Самый паршивый день — день, когда от тебя ничего не зависит. Ты, несмотря на доходчивые угрозы начальства приклеить тебя к койке, если не долечишься, сбегаешь домой. А вслед за тобой приезжают штатные виталисты и врачи, фиксируют тебе ногу и начинают интенсивный курс восстановления. А невозмутимый любимый руководитель говорит, что раз некий Кембритч такой прыткий и так торопится встать в строй, то он ему в этом поможет. Заодно тот получит массу острых ощущений, ведь ему, Тандаджи, для такого ценного сотрудника ничего не жалко.

И плевать, что сращиваемая наскоро нога болит так, будто из нее демоны тянут все жилы, и кричать не позволяет только нежелание ударить перед коллегами в грязь лицом. Плевать, что повышается температура и иногда происходят некрасивые судороги. Этот способ восстановления и не используется-то почти, потому что крайне дорог, и при этом не каждый его выдержит.

А вот ругаться можно, что ты периодически и делаешь, как капризная старая дама, услаждая слух меняющихся от усталости виталистов, проверяющих состояние многострадальной конечности врачей, и собственных слуг затейливыми матерными руладами на особо пронзительных ощущениях. Но это ничего. Главное — что через три дня ты будешь, как новенький.

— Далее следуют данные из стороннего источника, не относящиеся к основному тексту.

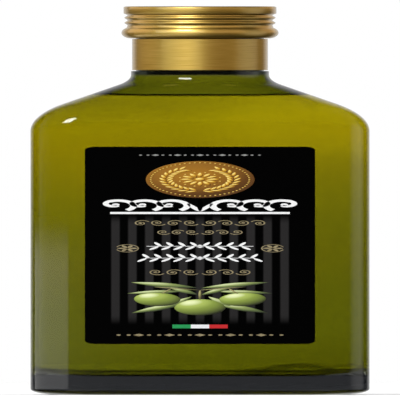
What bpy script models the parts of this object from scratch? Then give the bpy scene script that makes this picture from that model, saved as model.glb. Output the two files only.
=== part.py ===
"""Olive oil bottle: a square 750 ml glass bottle with sloping shoulders and a ribbed screw cap.

Metres, +Z up. The origin is on the bottle's axis, on the surface that it stands on, and the label
faces -Y. The glass is one hollow piece, open at its mouth. The oil in it, the cap, the collar below
the cap and the label are pieces of their own, each a hair clear of what it touches.
"""

import math

import bmesh
import bpy

MM = 0.001
GAP = 0.3 * MM

# Body: a square with rounded corners, measured across its flat faces
BODY_HALF = 36.8 * MM
BODY_CORNER = 8.75 * MM
WALL = 3.3 * MM

# Base: the heel turns the walls into a flat ring round a shallow hollow
HEEL_WIDTH = 7.5 * MM
HEEL_HEIGHT = 4.0 * MM
REST_WIDTH = 5.3 * MM
HOLLOW_HEIGHT = 3.0 * MM
BASE_THICKNESS = 12.0 * MM
INNER_HEEL_WIDTH = 9.0 * MM
INNER_HEEL_HEIGHT = 8.0 * MM
FLOOR_RISE = 1.5 * MM

# Shoulder: an outward bend, a straight slope and an inward bend into the round neck
SHOULDER_START = 169.4 * MM
SHOULDER_RADIUS = 25.0 * MM
SHOULDER_SLOPE = math.radians(44.3)
NECK_RADIUS = 15.0 * MM
NECK_BEND = 9.0 * MM

# Mouth: above a small step the neck is narrower, and the collar and the cap go over it
STEP_HEIGHT = 208.1 * MM
FINISH_RADIUS = 13.9 * MM
MOUTH_HEIGHT = 246.6 * MM
LIP = 0.8 * MM

OIL_LEVEL = 193.2 * MM

# Collar: a thin plain tube on the neck
COLLAR_RADIUS = 14.75 * MM
COLLAR_WALL = 0.5 * MM
COLLAR_BOTTOM = 208.6 * MM
COLLAR_TOP = 228.7 * MM
COLLAR_EDGE = 0.12 * MM

# Cap: a plain band over three grooves and a round bead
CAP_BOTTOM = 229.0 * MM
CAP_TOP = 249.6 * MM
CAP_ROOF = 246.9 * MM
CAP_BORE = 14.25 * MM
BAND_RADIUS = 16.6 * MM
BAND_BOTTOM = 245.1 * MM
BAND_EDGE = 0.8 * MM
GROOVES = 3
GROOVE_PITCH = 3.3 * MM
GROOVE_TOP = 243.9 * MM
GROOVE_RADIUS = 15.75 * MM
RIB_RADIUS = 16.42 * MM
BEAD_CENTRE = 15.0 * MM
BEAD_REACH = 2.05 * MM
BEAD_HEIGHT = 3.6 * MM
BEAD_END = math.radians(62)

# Label: a thin plate with round corners on the front face
LABEL_HALF_WIDTH = 24.75 * MM
LABEL_BOTTOM = 32.7 * MM
LABEL_TOP = 159.2 * MM
LABEL_CORNER = 2.2 * MM
LABEL_THICKNESS = 0.25 * MM

# How finely round forms are divided
CORNER_POINTS = 10
ARC_STEPS = 6
BEND_STEPS = 5
TURN_STEPS = 44


def square_ring(half, corner, height):
    """Points of a square with rounded corners, seen from above, anticlockwise.

    No point lies where a corner meets a flat side, so the ring stays sound when it is a full circle.
    """
    centre = half - corner
    points = []
    for quarter in range(4):
        for index in range(CORNER_POINTS):
            angle = (quarter + (index + 0.5) / CORNER_POINTS) * math.pi / 2
            side_x = math.copysign(centre, math.cos(angle))
            side_y = math.copysign(centre, math.sin(angle))
            x = side_x + corner * math.cos(angle)
            y = side_y + corner * math.sin(angle)
            points.append((x, y, height))
    return points


def body_corner(half, inset):
    """Corner radius where the plan has this half width: it grows until the neck is round."""
    body = BODY_HALF - inset
    neck = NECK_RADIUS - inset
    corner = BODY_CORNER - inset
    return corner + (neck - corner) * (body - half) / (body - neck)


def shoulder_outline(inset):
    """Half widths and heights up the shoulder, this far inside the outer surface."""
    cos_slope = math.cos(SHOULDER_SLOPE)
    sin_slope = math.sin(SHOULDER_SLOPE)
    outward_half = BODY_HALF - SHOULDER_RADIUS
    slope_start = outward_half + SHOULDER_RADIUS * cos_slope
    slope_end = NECK_RADIUS + NECK_BEND * (1 - cos_slope)
    slope_rise = (slope_start - slope_end) * cos_slope / sin_slope
    inward_half = NECK_RADIUS + NECK_BEND
    inward_height = SHOULDER_START + (SHOULDER_RADIUS + NECK_BEND) * sin_slope + slope_rise

    outline = []
    radius = SHOULDER_RADIUS - inset
    for step in range(ARC_STEPS + 1):
        angle = SHOULDER_SLOPE * step / ARC_STEPS
        half = outward_half + radius * math.cos(angle)
        outline.append((half, SHOULDER_START + radius * math.sin(angle)))
    radius = NECK_BEND + inset
    for step in range(BEND_STEPS + 1):
        angle = SHOULDER_SLOPE * (1 - step / BEND_STEPS)
        half = inward_half - radius * math.cos(angle)
        outline.append((half, inward_height - radius * math.sin(angle)))
    return outline


def shoulder_rings(outline, inset):
    return [square_ring(half, body_corner(half, inset), height) for half, height in outline]


def heel_rings(half, corner, foot, width, height):
    """Rings of a quarter ellipse from a flat foot out to the upright wall."""
    rings = []
    for step in range(ARC_STEPS + 1):
        angle = math.pi / 2 * step / ARC_STEPS
        ring_half = half - width * (1 - math.sin(angle))
        ring_height = foot + height * (1 - math.cos(angle))
        rings.append(square_ring(ring_half, corner, ring_height))
    return rings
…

Вот только тебе нельзя ни обезболивающих, потому что тормозят процесс регенерации, ни алкоголя — по той же причине, ни животных продуктов по причине токсичности, ни сигарет. Последнее хуже всего, и к бесконечной, круглосуточной, выматывающей боли добавляется еще и никотиновая ломка. От которой кашки и овощные супчики не спасают.

Спасался лорд Кембритч постными блинами с вареньем и постными же драниками, которые очень любил и которые ему, «чтобы порадовать бедного мальчика», готовила сострадательная Марья Алексеевна. Заодно она кормила и штатных врачей с виталистами, «вон какие у всех глаза голодные», поэтому в его спальне и столовой в надежде на очередную порцию амброзии из рук домоправительницы частенько тусовались и те, чья смена уже прошла или чья еще не наступила. И ладно бы просто тусовались, за это время повариху не просто пытались нагло, прямо при нем сманить. Врач Сергей Терентьевич, на десять лет младше Марьи Алексеевны, сразу после порции оладьев с яблочным припеком предложил ей руку и сердце. А на бурчание Люка ответил, что он о такой женщине всю жизнь мечтал, а он, Люк, своего счастья не видит.